Никогда земля и небо не сияют столь лучезарным блеском, как после грозы, бури и проливного дождя. Так и в песнях Гомера «мы ощущаем как в целом, так и в частях — свежую, цветущую юность человечества» (Шеллинг). Весь мир полон дивной гармонии! Нигде нет разлада — ни в жизни природы, ни в жизни человеческой. Даже несчастия, даже слезы — не портят того жизнерадостного ощущения, которое ощущается при чтении Гомера. Они лишь не более, как игра света и тени в чудно-прекрасной картине. Все божественно и человечно! Смысл жизни — в самой жизни, в наслаждении ее дарами.
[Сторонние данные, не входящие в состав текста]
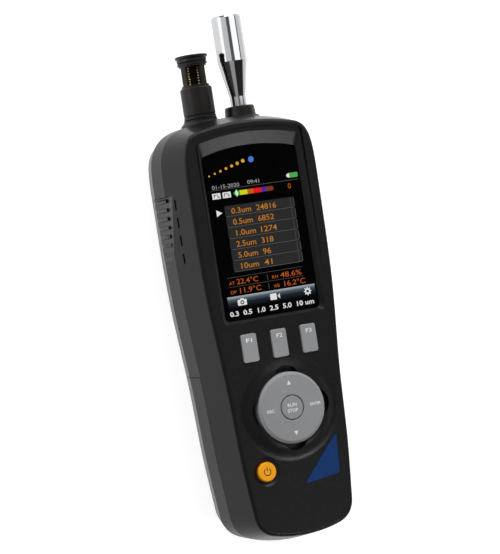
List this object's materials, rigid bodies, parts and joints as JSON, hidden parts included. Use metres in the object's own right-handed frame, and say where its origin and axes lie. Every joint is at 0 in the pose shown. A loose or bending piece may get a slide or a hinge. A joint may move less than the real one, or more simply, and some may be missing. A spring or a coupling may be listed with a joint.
{
  "type": "airborne particle counter",
  "caption": "Handheld airborne particle counter with colour display, polished inlet nozzle, twist-out humidity sensor, rocking direction disc and sprung keys.",
  "frame": {"origin": "on the surface it lies on, under the middle of the whole instrument's box", "axes": "+Z out of the display, +Y along the length towards the sensors, +X to the right of the display"},
  "size_m": [0.0752, 0.24, 0.057],
  "materials": {
    "housing": "fine moulded texture",
    "housing_back": "fine moulded texture",
    "key_grey": "satin",
    "power_amber": "satin",
    "overlay_blue": "printed film",
    "display_glass": "clear hard-coated window, black printed border",
    "lcd_metal": "display module can",
    "rubber_black": "matt",
    "rubber_grey": "silicone",
    "mesh_dark": "woven dust screen",
    "contact_metal": "plated",
    "pack_wrap": "shrink wrap",
    "foam_black": "foam",
    "screw_steel": "zinc plated",
    "bush_brass": "turned",
    "board_green": "solder mask",
    "part_black": "moulded",
    "camera_glass": "clear window, black border",
    "sensor_black": "satin moulded",
    "screen_gold": "woven screen",
    "nozzle_steel": "mirror polished stainless steel",
    "tube_silicone": "translucent silicone",
    "chamber_black": "black anodised",
    "laser_brass": "turned",
    "motor_steel": "drawn can",
    "filter_white": "moulded",
    "socket_steel": "tin plated"
  },
  "bodies": {
    "housing": {"front_shell": "housing", "back_shell": "housing_back", "battery_door": "housing_back", "vent_mesh_left": "mesh_dark", "vent_mesh_right": "mesh_dark", "corner_overlay": "overlay_blue", "display_lens": "display_glass", "lcd_module": "lcd_metal", "keypad_mat": "rubber_grey", "dome_switches": "contact_metal", "battery_pack": "pack_wrap", "battery_pad": "foam_black", "battery_contacts": "contact_metal", "battery_door_screw": "screw_steel", "housing_screws": "screw_steel", "board_screws": "screw_steel", "tripod_bush": "bush_brass", "main_board": "board_green", "sounder": "part_black", "camera_window": "camera_glass", "camera_module": "part_black", "sensor_guide": "sensor_black", "inlet_nozzle": "nozzle_steel", "nozzle_o_ring": "rubber_black", "nozzle_collar": "sensor_black", "inlet_tube": "tube_silicone", "outlet_tube": "tube_silicone", "optical_chamber": "chamber_black", "laser_module": "laser_brass", "light_trap": "chamber_black", "photodetector_board": "board_green", "pump_head": "part_black", "pump_motor": "motor_steel", "pump_cradle": "rubber_grey", "exhaust_filter": "filter_white", "port_board": "board_green", "usb_socket": "socket_steel", "card_socket": "socket_steel", "power_socket": "part_black"},
    "key_f1": {"f_key_1": "key_grey"},
    "key_f2": {"f_key_2": "key_grey"},
    "key_f3": {"f_key_3": "key_grey"},
    "rocker": {"disc_rocker": "rubber_grey"},
    "disc": {"direction_disc": "key_grey"},
    "key_run_stop": {"run_stop_key": "key_grey"},
    "key_power": {"power_button": "power_amber"},
    "sleeve": {"sensor_sleeve": "sensor_black"},
    "cage": {"sensor_cage": "sensor_black", "sensor_screen": "screen_gold", "sensor_board": "board_green"},
    "cover": {"port_cover": "rubber_black"}
  },
  "joints": [
    {"name": "f1_press", "type": "slide", "parent": "housing", "child": "key_f1", "axis": [0, 0, -1], "range_m": [0, 0.0008], "stiffness_N_per_m": 900, "springref_m": -0.0003},
    {"name": "f2_press", "type": "slide", "parent": "housing", "child": "key_f2", "axis": [0, 0, -1], "range_m": [0, 0.0008], "stiffness_N_per_m": 900, "springref_m": -0.0003},
    {"name": "f3_press", "type": "slide", "parent": "housing", "child": "key_f3", "axis": [0, 0, -1], "range_m": [0, 0.0008], "stiffness_N_per_m": 900, "springref_m": -0.0003},
    {"name": "run_stop_press", "type": "slide", "parent": "housing", "child": "key_run_stop", "axis": [0, 0, -1], "range_m": [0, 0.0008], "stiffness_N_per_m": 900, "springref_m": -0.0003},
    {"name": "power_press", "type": "slide", "parent": "housing", "child": "key_power", "axis": [0, 0, -1], "range_m": [0, 0.0008], "stiffness_N_per_m": 900, "springref_m": -0.0003},
    {"name": "disc_up_down", "type": "hinge", "parent": "housing", "child": "rocker", "pos_m": [0, -0.0598, 0.053], "axis": [1, 0, 0], "range_deg": [-2, 2], "stiffness_Nm_per_rad": 0.9},
    {"name": "disc_left_right", "type": "hinge", "parent": "rocker", "child": "disc", "pos_m": [0, -0.0598, 0.053], "axis": [0, 1, 0], "range_deg": [-2, 2], "stiffness_Nm_per_rad": 0.9},
    {"name": "sleeve_turn", "type": "hinge", "parent": "housing", "child": "sleeve", "pos_m": [-0.0103, 0.083, 0.0275], "axis": [0, 1, 0], "range_deg": [0, 90]},
    {"name": "cage_retract", "type": "slide", "parent": "housing", "child": "cage", "axis": [0, -1, 0], "range_m": [0, 0.009]},
    {"name": "cover_open", "type": "hinge", "parent": "housing", "child": "cover", "pos_m": [0.0368, -0.007, 0.035], "axis": [0, -1, 0], "range_deg": [0, 100]}
  ],
  "couplings": [
    {"joint": "sleeve_turn", "follows": "cage_retract", "rad_per_m": 174.53}
  ]
}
Сладко вниманье свое нам склонить к песнопевцу, который —
Слух наш пленяя, богам вдохновеньем высоким подобен.
Я же скажу, что великая нашему сердцу утеха
Видеть, как целой страной обладает веселье, как всюду
Сладко пируют в домах, песнопевцам внимая, как гости
Рядом по чину сидят за столами, и хлебом и мясом
Пышно покрытыми, как из кратер животворный напиток
Льет виночерпий и в кубках его опененных разносит.
Думаю я, что для сердца ничто быть утешней не может!
. . . . . . . . . . . . . . . . . . . . . . . . . . . . . . . . . .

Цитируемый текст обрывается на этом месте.